In 2017, Ruckmarine imported, commissioned and delivered one of the first production electric sport boats in the U.S., ushering in a new era of clean, pollution-free recreational boating. “It was the first electric production boat that’s been on Lake Tahoe,” Ruck said. “That is significant because it wasn’t a prototype, experiment or concept boat.”

Selling his Passion

While Ruck ships electric boats all across the country, pristine Lake Tahoe is his home base for growing the U.S. electric boat market.

“It’s the perfect place for that because you have a lake that’s under a lot of environmental pressure to stay clear and clean, and you also have a fairly affluent customer base,” Ruck said. “These are people who can afford to buy a unique, fairly expensive boat imported from Europe.”

Ruck acknowledges that electric boats aren’t in the budget for everyone, but he said prices for electric are trending down while gas-powered is trending up. “It’s a little bit of a pay-me-now-or-pay-me-later proposition. The initial cost of the boat is higher for electric, but then you’re done. There’s basically no maintenance and there’s no fuel.

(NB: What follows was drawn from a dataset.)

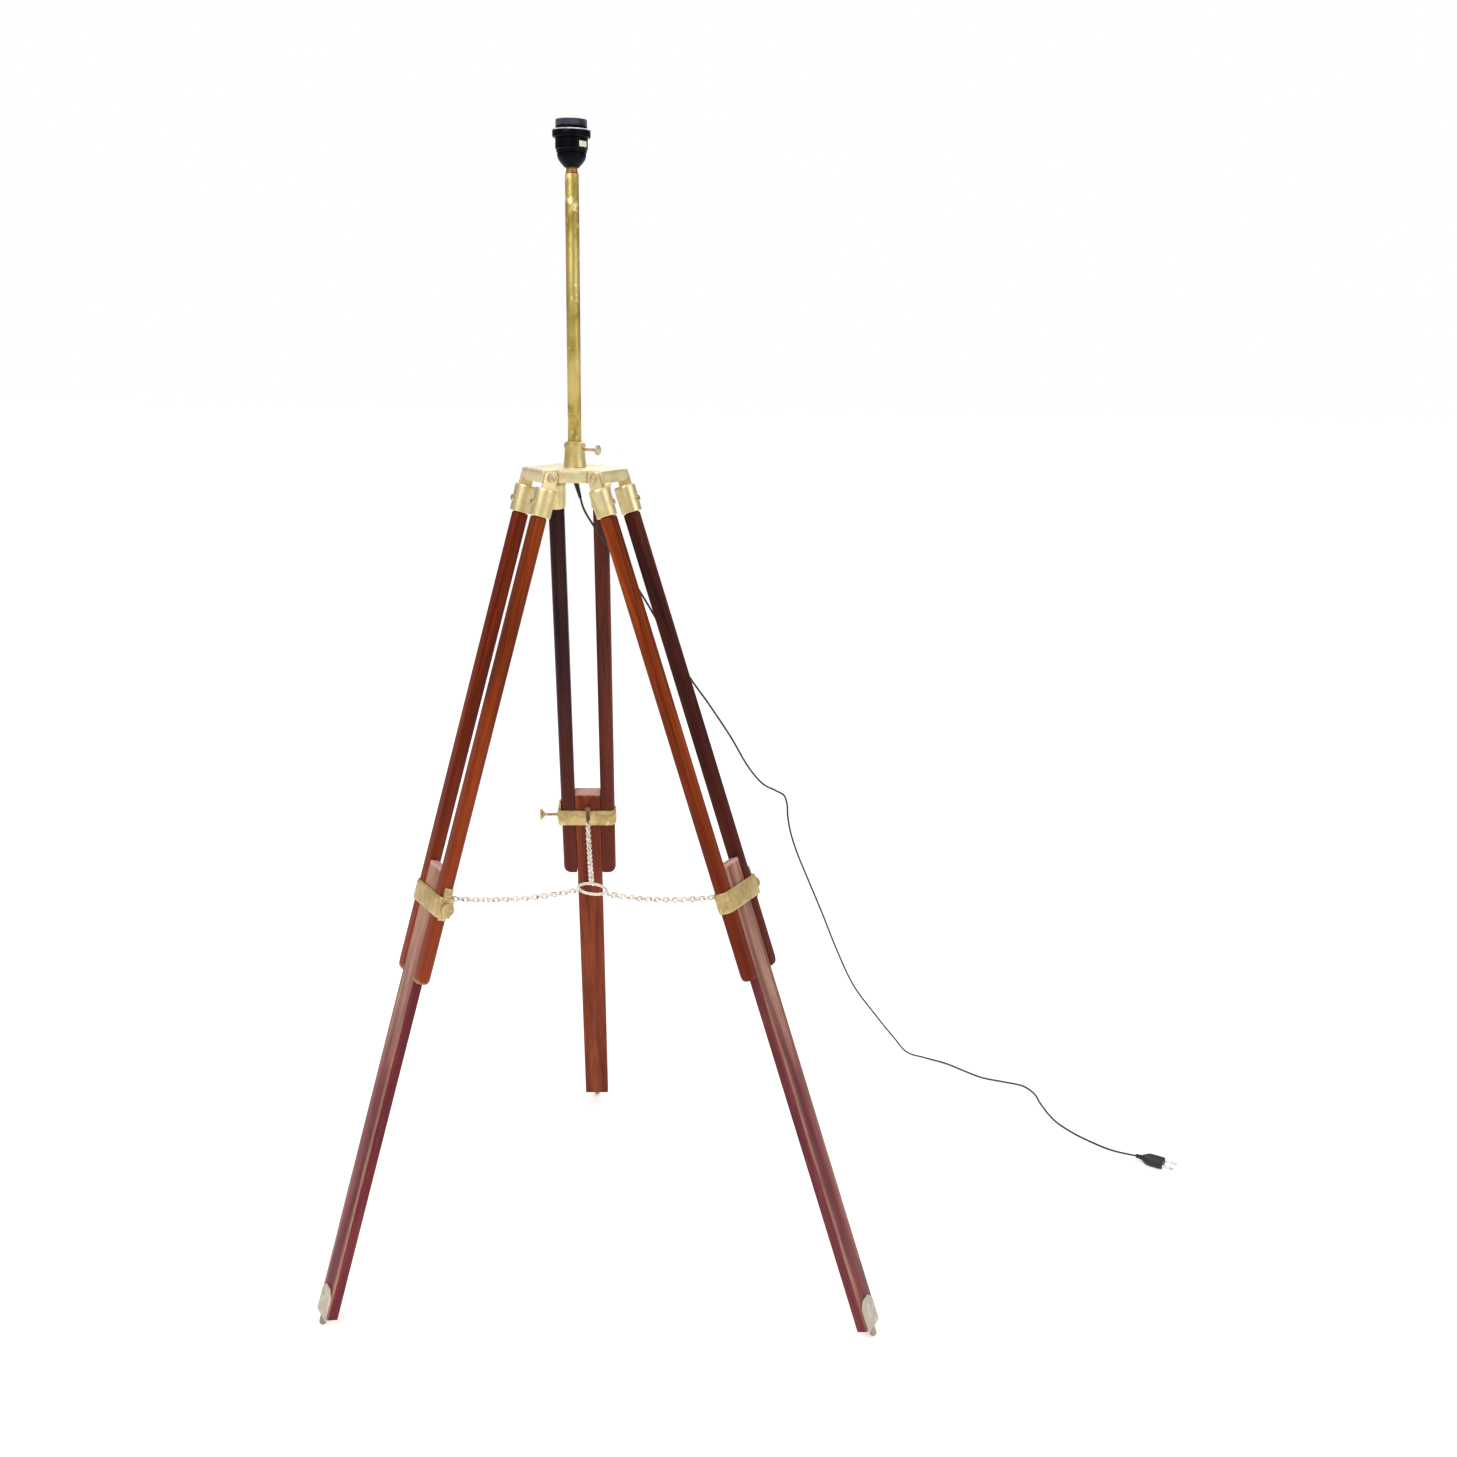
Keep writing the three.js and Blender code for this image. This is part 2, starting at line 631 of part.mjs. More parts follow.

I set a goal, and a year or so later, I achieved that goal. Once I did that, I convinced myself there might be potential for this and I started working on it full time.
Scott Ruck, owner, Ruckmarine Electric Sportboats LLC

“But you’re not doing it to save money,” he said. “You’re doing it to save the environment and because it’s quieter, it’s more peaceful, and it’s much more carefree to operate and maintain.”

These days, much of Ruck’s time is spent cruising potential clients across crystal-clear waters, attending boat shows and visiting boat builders in Europe. And he’s not complaining. “I enjoyed my corporate career, but it’s definitely more fun working with something I’ve loved since I was a little kid,” he said. “In addition to the challenges of introducing a completely new concept, the fact that it’s all related to boats is what really makes it fun to get up and go to work every day. I just love boats.”